BIOWEG´s goal is to substitute petroleum-based chemicals with ecologically friendly, biodegradable alternatives through a sustainable and environmentally responsible process. The start-up uses waste byproducts and turns these into high-value ingredients by the process of fermentation and green chemistry. Compliant with EU laws, their innovation offers 100% biodegradability, more sustainable processes and products, and superior performance compared to synthetic polymers.

The innovation is a solution to the problem, that the founders observed:

“Our world is not just facing a crisis of microplastics but also of waste management where the food and agricultural industries are major contributors to it”
, nexplained Srinivas.

The vast amount of produced waste ends up in landfills or is disposed of through incineration, leading to high environmental pollution and greenhouse gas emissions. To tackle both problems, the start-up has developed a patent-pending circular zero-waste process that utilizes these waste or side streams as feedstock for the production of microbial cellulose.

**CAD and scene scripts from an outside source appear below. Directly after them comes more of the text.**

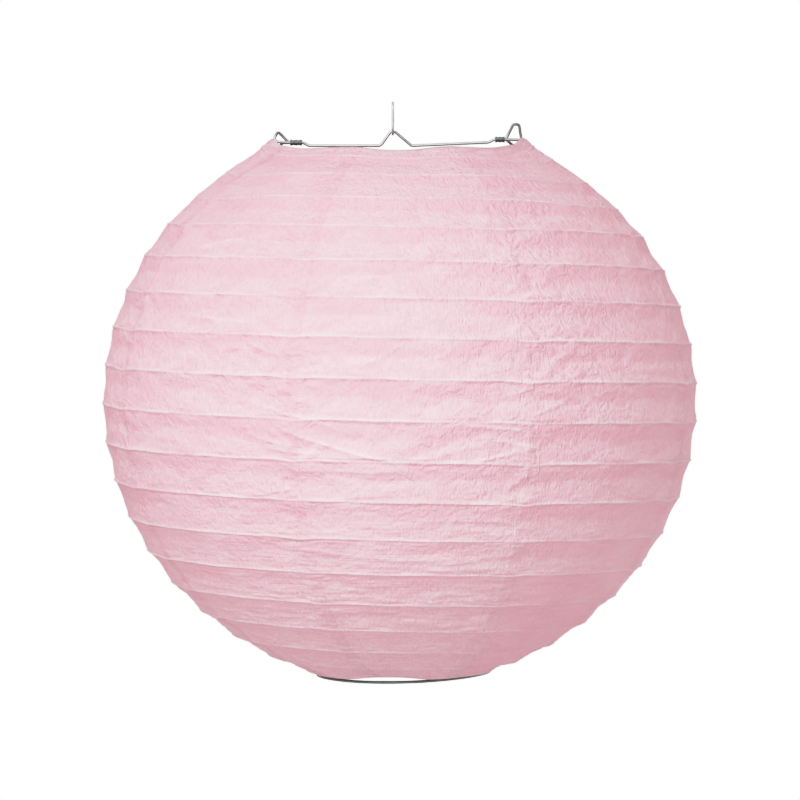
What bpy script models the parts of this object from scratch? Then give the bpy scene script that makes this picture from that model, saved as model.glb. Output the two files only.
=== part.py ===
"""A round paper lantern: eight paper gores over one spiral wire, held open by a wire expander.

Run with: blender --background --python part.py
Metres, +Z up, +Y away from the viewer. The origin is the inside top of the hanging loop, which is
where a hook or string takes the weight.

The shade follows an ellipsoid. A point on it is given by its polar angle, measured down from the
top, and its azimuth, measured from +X towards +Y. The viewer is at azimuth -90 degrees.
"""

import math

import bmesh
import bpy
from mathutils import Matrix, Vector

MM = 0.001

# The shade
SHADE_RADIUS = 125 * MM  # at the paper's widest ridge
SHADE_HALF_HEIGHT = 119.1 * MM  # of the whole ellipsoid, before its ends are cut off
TOP_ANGLE = math.radians(25.6)  # polar angle of the top ring
BOTTOM_ANGLE = math.radians(163.1)  # polar angle of the bottom ring
TOP_SINK = 2.0 * MM  # how far the top ring is pulled down below the ellipsoid
TOP_SADDLE = 3.25 * MM  # the expander's hooks lift the ring's sides and its front and back dip
TOP_PULL_ENDS = math.radians(60)  # below this polar angle the top's pull is gone
BOTTOM_SINK = 0.7 * MM
BOTTOM_TILT = 0.85 * MM  # the bottom ring hangs this much lower on the left than its middle
BOTTOM_SHIFT = 1.6 * MM  # and sits this far to the right
BOTTOM_PULL_STARTS = math.radians(130)

# The paper
GORES = 8
GORE_SPAN = math.radians(360 / GORES)
FIRST_SEAM = math.radians(24)
COLUMNS = 3  # facets across one gore
PAPER_THICK = 0.45 * MM  # a stand-in: tissue is about 0.05 mm
VALLEY = 1.3 * MM  # the paper sinks this far between two turns of the rib wire
TOP_HEM = math.radians(0.7)  # the paper ends this far short of the ring, clear of its wire
BOTTOM_HEM = math.radians(0.75)

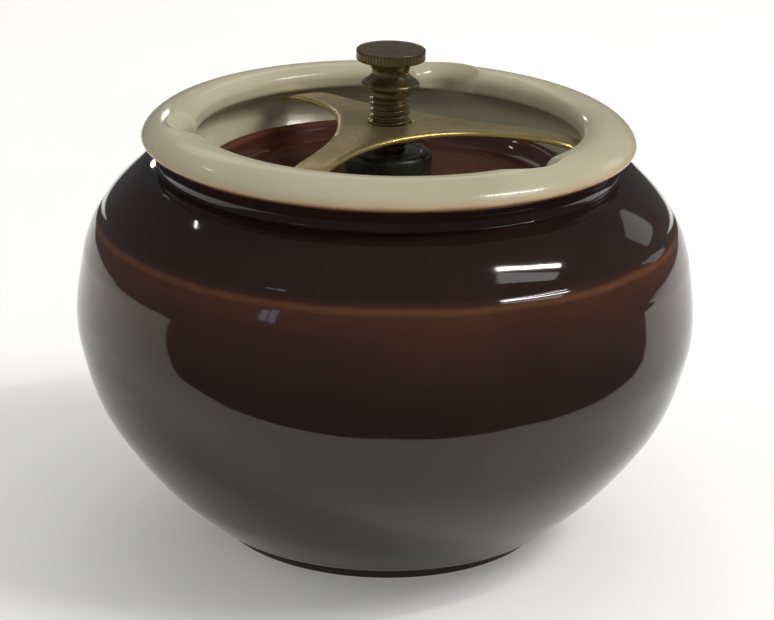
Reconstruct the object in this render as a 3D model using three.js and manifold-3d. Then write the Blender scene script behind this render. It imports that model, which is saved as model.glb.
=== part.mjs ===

At the beginning of the process, waste or side-streams, such as molasses and starches, are sourced from local German industries. This not only reduces the carbon footprint but also aligns with the principles of the circular economy. These waste materials serve as feedstock for the fermentation process, resulting in the production of bacterial cellulose. The latter is biodegradable and serves as a sustainable substitute for widely used synthetic polymers and has diverse potential application. By the principles of materials science and green chemistry the cellulose is transformed into microbeads, rheology modifiers, hydrocolloids, agricoatings and others depending on the industry.

In addition, the entire process is energy efficient and requires minimal sterilisation. This dual feature significantly reduces the consumption of water and other sterilising chemicals, positioning it as an environmentally friendly and sustainable solution. In essence, BIOWEG's innovative approach not only promotes the circular economy by sourcing waste locally, but also offers a greener alternatives to widely used microplastics, contributing to a more sustainable future.

Next steps for BIOWEG

Currently, BIOWEG is preparing to launch and commercialise its micropowders and agricoatings for the personal care and agri markets. The start-up also plans to close its Series A seed round in Q1 2024 and to reach the full potential of its pilot production plant in Quakenbrück. They are also working on staffing and equipping their application development centre in Monheim to meet the high demand for application use case development.

BIOWEG, who joined the ISC3 Global Start-up Service in July 2023 as one of the Innovation Challenge finalists, is actively contributing to SDG 6 (Clean water and sanitation), SDG 12 (Responsible consumption and production), SDG 13 (Climate action), SDG 14 (Life below water), and SDG 15 (Life on land).